The advantage of structured learning is that often we’ll learn things that we didn’t expect to learn. This is because we’re following someone else’s plan for learning where they are having us learn what they think we need to know. We (should) get a comprehensive overview of the subject. With “just in time” learning, we only learn what we need to know to solve a problem.
Not every structured learning format suits every learner. You’ve got to figure out what works for you.
- Do you learn well in a classroom environment? Then you should take a course
- Do you have the discipline to self learn by reading through a book? Many people like the idea of learning by picking up a book, but it takes a fair degree of discipline.
- Are you somewhere in between? Where you like having an instructor, but don’t like being in a classroom. Perhaps you should investigate online courses such as though from a site like PluralSight.
- Can you learn by browsing through content on the web. It's certainly possible, though it requires you know what you need to know. If you're new to a subject, it's hard to have an understanding of just how much you don't know without some sort of guidance.
Some people need a goal with their learning. Put them in front of a book and they will meander aimlessly. If there is a definite endpoint to their learning, like an exam, suddenly the whole process comes into focus.
Many people use certification not just to buff their resume, but as a learning goal. In learning about the technology to pass the exam, you’ll learn about the technology. You’ll learn about things that may not be of use in your “real world” – but may be of use when your “real world” changes at some point in the future.
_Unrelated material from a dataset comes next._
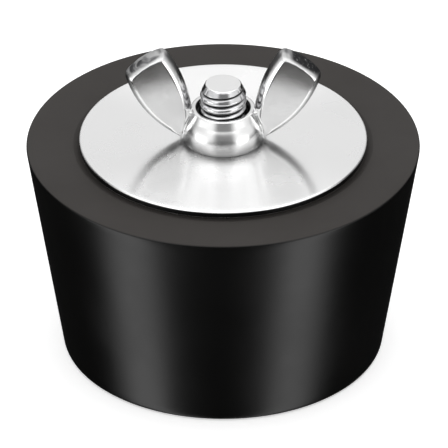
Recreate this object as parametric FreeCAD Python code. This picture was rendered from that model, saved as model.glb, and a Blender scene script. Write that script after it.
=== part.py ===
import FreeCAD, Part
import math
import os

# Rubber expansion plug, in millimetres. Origin at the centre of its base, +Z up, wings along X.
# A carriage bolt and a wing nut squeeze a tapered rubber body between two steel plates,
# and the rubber swells against the pipe that it closes.

# Rubber body
body_height = 31.0
body_top_radius = 27.0
body_base_radius = 21.9
body_rim_fillet = 0.5
body_base_fillet = 0.9

# Steel plates
top_plate_radius = 19.7
top_plate_thickness = 1.0
plate_edge_fillet = 0.3
bottom_plate_radius = 16.0
bottom_plate_thickness = 1.2

# Carriage bolt with a 1/4 in thread of 20 turns to the inch
thread_radius = 3.175
thread_depth = 0.675
thread_pitch = 1.27
thread_length = 19.0
thread_crest_width = 0.34
thread_root_width = 1.1
thread_runout_depth = 0.05
flank_steps = 6
shank_undersize = 0.075
bolt_end_above_nut = 3.65
bolt_end_undersize = 0.05
bolt_end_chamfer = 1.5
head_overhang = 4.2
head_height = 3.4
head_edge_height = 0.6
neck_oversize = 0.05
neck_length = 3.2
neck_corner_fillet = 0.4

# Wing nut hub: a dome under a bevelled rim, with a flared mouth
mouth_flare = 0.545
mouth_depth = 0.6
hub_rim_width = 0.5
hub_bevel_width = 0.5
hub_dome_width = 0.85
hub_foot_inset = 0.15
hub_foot_height = 0.7
hub_shoulder_height = 3.75
hub_height = 4.9
hub_foot_bow = 0.08
hub_dome_bow = 0.25

# Wing nut wings: blades with well rounded edges that lean outwards from the hub
wing_thickness = 3.3
wing_rise = 14.1
wing_tip_reach = 13.45
wing_tip_inner_reach = 8.0
wing_tip_drop = 3.9
wing_tip_bow = 0.6
wing_outer_bow = 1.6
wing_inner_bow = 0.75
wing_corner_fillet = 1.15
wing_edge_fillet = 1.1
wing_root_overlap = 1.2
wing_root_step = 0.8
wing_foot_gap = 0.2
wing_crotch_overlap = 0.1
wing_crotch_rise = 0.3

# Clearances
bolt_hole_clearance = 0.25
nut_bore_clearance = 0.08
neck_clearance = 0.1
neck_pocket_clearance = 0.4
recess_side_clearance = 0.7
head_floor_clearance = 0.7

# Limits for choosing edges, and how far past the thread its cutting envelope stands
edge_tolerance = 1e-4
upright_slope = 0.9
envelope_factor = 1.2

# Radii that follow the bolt
thread_root_radius = thread_radius - thread_depth
shank_radius = thread_radius - shank_undersize
bolt_end_radius = thread_root_radius - bolt_end_undersize
bolt_hole_radius = thread_radius + bolt_hole_clearance
neck_width = 2 * thread_radius + neck_oversize
head_radius = neck_width / 2 + head_overhang
nut_bore_radius = thread_radius + nut_bore_clearance
hub_top_radius = nut_bore_radius + mouth_flare + hub_rim_width
hub_shoulder_radius = hub_top_radius + hub_bevel_width
hub_dome_radius = hub_shoulder_radius + hub_dome_width
hub_foot_radius = hub_dome_radius - hub_foot_inset

# Levels, from the base up
bottom_plate_z = head_floor_clearance + head_height
recess_top_z = bottom_plate_z + bottom_plate_thickness
nut_z = body_height + top_plate_thickness
nut_top_z = nut_z + hub_height
bolt_end_z = nut_top_z + bolt_end_above_nut
thread_start_z = bolt_end_z - thread_length

up = FreeCAD.Vector(0, 0, 1)
centre = FreeCAD.Vector(0, 0, 0)


def at(x, z, y=0.0):
    return FreeCAD.Vector(x, y, z)


def cylinder(radius, height, z):
    return Part.makeCylinder(radius, height, at(0, z))


def revolved(edges):
    """A solid turned about Z from edges in the XZ plane."""
    return Part.Face(Part.Wire(edges)).revolve(centre, up, 360)


def polygon(points):
    """Straight edges through the points, closed."""
    ends = points[1:] + points[:1]
    return [Part.LineSegment(start, end).toShape() for start, end in zip(points, ends)]


def bowed(start, end, bow):
    """An arc whose middle stands out from its chord by bow, to the right of the way it runs."""
    chord = end - start
    side = FreeCAD.Vector(chord.z, 0, -chord.x).normalize()
    middle = (start + end) * 0.5 + side * bow
    return Part.Arc(start, middle, end).toShape()


def ring_edges(solid, radius, z):
    """The circular edges about Z with this radius at this height."""
    found = []
    for edge in solid.Edges:
        curve = edge.Curve
        if isinstance(curve, Part.Circle) and abs(curve.Radius - radius) < edge_tolerance:
            if abs(curve.Center.z - z) < edge_tolerance:
                found.append(edge)
    return found


def make_rubber_body():
    outline = [at(0, 0), at(body_base_radius, 0), at(body_top_radius, body_height), at(0, body_height)]
    body = revolved(polygon(outline))
    body = body.makeFillet(body_rim_fillet, ring_edges(body, body_top_radius, body_height))
    body = body.makeFillet(body_base_fillet, ring_edges(body, body_base_radius, 0))
    recess = cylinder(bottom_plate_radius + recess_side_clearance, recess_top_z, 0)
    bore = cylinder(bolt_hole_radius, body_height, 0)
    neck_pocket_radius = neck_width / math.sqrt(2) + neck_pocket_clearance
    neck_pocket_top = bottom_plate_z + neck_length + neck_pocket_clearance
    neck_pocket = cylinder(neck_pocket_radius, neck_pocket_top, 0)
    return body.cut([recess, bore, neck_pocket])


def make_top_plate():
    plate = cylinder(top_plate_radius, top_plate_thickness, body_height)
    rims = ring_edges(plate, top_plate_radius, nut_z) + ring_edges(plate, top_plate_radius, body_height)
    plate = plate.makeFillet(plate_edge_fillet, rims)
    return plate.cut(cylinder(bolt_hole_radius, top_plate_thickness, body_height))


def square_post(width, height, z, corner):
    post = Part.makeBox(width, width, height, at(-width / 2, z, -width / 2))
    uprights = [edge for edge in post.Edges if abs(edge.tangentAt(edge.FirstParameter).z) > upright_slope]
    return post.makeFillet(corner, uprights)


def make_bottom_plate():
    plate = cylinder(bottom_plate_radius, bottom_plate_thickness, bottom_plate_z)
    rims = ring_edges(plate, bottom_plate_radius, bottom_plate_z)
    plate = plate.makeFillet(plate_edge_fillet, rims)
    hole_width = neck_width + 2 * neck_clearance
    return plate.cut(square_post(hole_width, bottom_plate_thickness, bottom_plate_z, neck_corner_fillet))


def make_bolt_head():
    """A low dome with a short straight edge and a flat underside that bears on the plate."""
    rise = head_height - head_edge_height
    dome_radius = (head_radius ** 2 + rise ** 2) / (2 * rise)
    dome_centre_z = head_floor_clearance + dome_radius
    half_angle = math.asin(head_radius / dome_radius) / 2
    dome_middle = at(dome_radius * math.sin(half_angle), dome_centre_z - dome_radius * math.cos(half_angle))
    crown = at(0, head_floor_clearance)
    edge_low = at(head_radius, head_floor_clearance + rise)
    edge_high = at(head_radius, bottom_plate_z)
    top = at(0, bottom_plate_z)
    return revolved([
        Part.Arc(crown, dome_middle, edge_low).toShape(),
        Part.LineSegment(edge_low, edge_high).toShape(),
        Part.LineSegment(edge_high, top).toShape(),
        Part.LineSegment(top, crown).toShape(),
    ])


def on_circle(radius, angle):
    return at(radius * math.cos(angle), 0, radius * math.sin(angle))


def flank(start_radius, start_angle, end_radius, end_angle):
    """A spiral edge in the XY plane: in a thread cut square to its axis, a straight flank is a spiral."""
    points = []
    for step in range(flank_steps + 1):
        share = step / flank_steps
        radius = start_radius + (end_radius - start_radius) * share
        points.append(on_circle(radius, start_angle + (end_angle - start_angle) * share))
    curve = Part.BSplineCurve()
    curve.interpolate(points)
    return curve.toShape()


def make_thread():
    """The thread's flat cross-section drawn up the axis, turning once in each pitch."""
    crest = math.pi * thread_crest_width / thread_pitch
    root = math.pi * thread_root_width / thread_pitch
    far_root = 2 * math.pi - root
    crest_arc = Part.Arc(
        on_circle(thread_radius, -crest), on_circle(thread_radius, 0), on_circle(thread_radius, crest)
    )
    root_arc = Part.Arc(
        on_circle(thread_root_radius, root), on_circle(thread_root_radius, math.pi),
        on_circle(thread_root_radius, far_root),
    )
    section = Part.Wire([
        crest_arc.toShape(),
        flank(thread_radius, crest, thread_root_radius, root),
        root_arc.toShape(),
        flank(thread_root_radius, far_root, thread_radius, 2 * math.pi - crest),
    ])
    axis = Part.Wire(Part.LineSegment(centre, up * thread_length).toShape())
    helix = Part.Wire(Part.makeHelix(thread_pitch, thread_length, thread_radius))
    sweep = Part.BRepOffsetAPI.MakePipeShell(axis)
    sweep.setAuxiliarySpine(helix, True, 0)
    sweep.add(section, False, False)
    sweep.build()
    sweep.makeSolid()
    thread = sweep.shape()
    thread.translate(at(0, thread_start_z))
    runout_radius = thread_root_radius - thread_runout_depth
    clear_radius = envelope_factor * thread_radius
    chamfer_length = bolt_end_chamfer * (clear_radius - bolt_end_radius) / (thread_radius - bolt_end_radius)
    envelope = revolved(polygon([
        at(0, thread_start_z),
        at(runout_radius, thread_start_z),
        at(clear_radius, thread_start_z + clear_radius - runout_radius),
        at(clear_radius, bolt_end_z - chamfer_length),
        at(bolt_end_radius, bolt_end_z),
        at(0, bolt_end_z),
    ]))
    return thread.common(envelope)


def make_carriage_bolt():
    neck = square_post(neck_width, neck_length, bottom_plate_z, neck_corner_fillet)
    shank = cylinder(shank_radius, thread_start_z - bottom_plate_z, bottom_plate_z)
    return make_bolt_head().fuse([neck, shank, make_thread()])


def make_hub():
    foot = at(hub_foot_radius, nut_z)
    foot_top = at(hub_dome_radius, nut_z + hub_foot_height)
    shoulder = at(hub_shoulder_radius, nut_z + hub_shoulder_height)
    rim = at(hub_top_radius, nut_top_z)
    return revolved([
        Part.LineSegment(at(0, nut_z), foot).toShape(),
        bowed(foot, foot_top, hub_foot_bow),
        bowed(foot_top, shoulder, hub_dome_bow),
        Part.LineSegment(shoulder, rim).toShape(),
        Part.LineSegment(rim, at(0, nut_top_z)).toShape(),
        Part.LineSegment(at(0, nut_top_z), at(0, nut_z)).toShape(),
    ])


def make_wing():
    """The wing on the +X side, with rounded corners and edges outside the hub."""
    low_root = at(hub_foot_radius - wing_root_overlap, nut_z + wing_foot_gap)
    high_root = at(hub_top_radius - wing_crotch_overlap, nut_z + hub_shoulder_height + wing_crotch_rise)
    outer_tip = at(wing_tip_reach, nut_z + wing_rise - wing_tip_drop)
    inner_tip = at(wing_tip_inner_reach, nut_z + wing_rise)
    root_step = high_root - at(wing_root_step, 0)
    outline = Part.Wire([
        bowed(low_root, outer_tip, wing_outer_bow),
        bowed(outer_tip, inner_tip, wing_tip_bow),
        bowed(inner_tip, high_root, wing_inner_bow),
        Part.LineSegment(high_root, root_step).toShape(),
        Part.LineSegment(root_step, low_root).toShape(),
    ])
    outline.translate(at(0, 0, -wing_thickness / 2))
    blade = Part.Face(outline).extrude(at(0, 0, wing_thickness))
    outer_edges = [edge for edge in blade.Edges if edge.CenterOfMass.x > hub_shoulder_radius]
    corners = [edge for edge in outer_edges if abs(edge.CenterOfMass.y) < wing_thickness / 4]
    blade = blade.makeFillet(wing_corner_fillet, corners)
    outer_edges = [edge for edge in blade.Edges if edge.CenterOfMass.x > hub_shoulder_radius]
    rims = [edge for edge in outer_edges if abs(edge.CenterOfMass.y) > wing_thickness / 4]
    return blade.makeFillet(wing_edge_fillet, rims)


def make_wing_nut():
    wing = make_wing()
    other_wing = wing.copy()
    other_wing.rotate(centre, up, 180)
    nut = make_hub().fuse([wing, other_wing])
    bore = cylinder(nut_bore_radius, hub_height, nut_z)
    mouth = Part.makeCone(
        nut_bore_radius, nut_bore_radius + 2 * mouth_flare, 2 * mouth_depth, at(0, nut_top_z - mouth_depth)
    )
    return nut.cut([bore, mouth])


def main():
    os.makedirs("parts", exist_ok=True)
    nodes = {
        "rubber_body": make_rubber_body(),
        "top_plate": make_top_plate(),
        "bottom_plate": make_bottom_plate(),
        "carriage_bolt": make_carriage_bolt(),
        "wing_nut": make_wing_nut(),
    }
    for name, shape in nodes.items():
        shape.exportStep("parts/" + name + ".step")
        print(name, "valid", shape.isValid(), "solids", len(shape.Solids), "volume", round(shape.Volume, 2))


main()
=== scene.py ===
import math
import bmesh
import bpy
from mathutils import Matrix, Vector


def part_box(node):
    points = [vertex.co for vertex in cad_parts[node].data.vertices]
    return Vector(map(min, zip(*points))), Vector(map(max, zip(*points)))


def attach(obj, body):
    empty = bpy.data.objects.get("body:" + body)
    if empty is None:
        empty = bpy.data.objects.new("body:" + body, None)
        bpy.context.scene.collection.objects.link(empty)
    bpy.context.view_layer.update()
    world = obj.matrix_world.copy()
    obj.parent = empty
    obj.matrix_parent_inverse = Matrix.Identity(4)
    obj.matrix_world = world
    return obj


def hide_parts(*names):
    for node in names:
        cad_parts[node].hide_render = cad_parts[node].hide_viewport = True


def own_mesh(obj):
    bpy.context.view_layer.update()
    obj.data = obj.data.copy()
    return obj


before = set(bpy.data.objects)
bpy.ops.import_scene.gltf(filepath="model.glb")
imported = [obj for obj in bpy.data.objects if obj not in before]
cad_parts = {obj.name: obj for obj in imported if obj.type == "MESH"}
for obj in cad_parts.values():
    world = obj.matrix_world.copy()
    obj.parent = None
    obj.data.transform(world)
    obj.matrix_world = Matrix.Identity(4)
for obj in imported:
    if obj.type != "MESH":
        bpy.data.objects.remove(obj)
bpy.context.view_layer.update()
mm = 0.001
print("frame loaded:", len(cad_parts), "nodes")


def finishMesh(name, bm, smooth=True):
    bmesh.ops.recalc_face_normals(bm, faces=bm.faces)
    mesh = bpy.data.meshes.new(name)
    bm.to_mesh(mesh)
    bm.free()
    obj = bpy.data.objects.new(name, mesh)
    bpy.context.scene.collection.objects.link(obj)
    for polygon in mesh.polygons:
        polygon.use_smooth = smooth
    return obj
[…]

One example of this is a student I had for a Windows Server 2008 R2 course which included AD FS. At the time he hadn’t heard of the technology. He found it pretty much irrelevant to what he needed to know to do his job. Spin forward a couple of years and I caught up with him at TechEd. He specifically bought up AD FS, reminding me he’d thought it useless at the time, but which he’d just used to configure federation between his on-premises environment and Azure. With a “just in time” learning approach, this first exposure to the subject might have been just before implementation. Because he’d pursued structured learning, he’d encountered the subject before he’d had to deal with it in the “real world”.
In the last few posts I’ve talked a lot about learning. It’s an insanely important facet of being an IT Pro. When you start out in a career, it’s all learning. When you’ve been working with technology for some time, there is a tendency to minimize the amount of time you put aside to learn. This often happens for the pragmatic reason that if you need to know something, you’ll figure it out at the time rather than ahead of time.
You should set aside a certain amount of time each month to learn something new. This serves a dual purpose. The first is that you’ll keep expanding your knowledge. The second is that you’ll keep your learning muscles fresh. It’s a lot harder to retain knowledge if you’ve fallen out of the habit of learning than it is if it’s something you do on a regular basis. Stop learning and your brain becomes less adept at the process. And if you’re an IT Pro who isn’t good at learning, you probably won’t be an IT Pro in a few years time.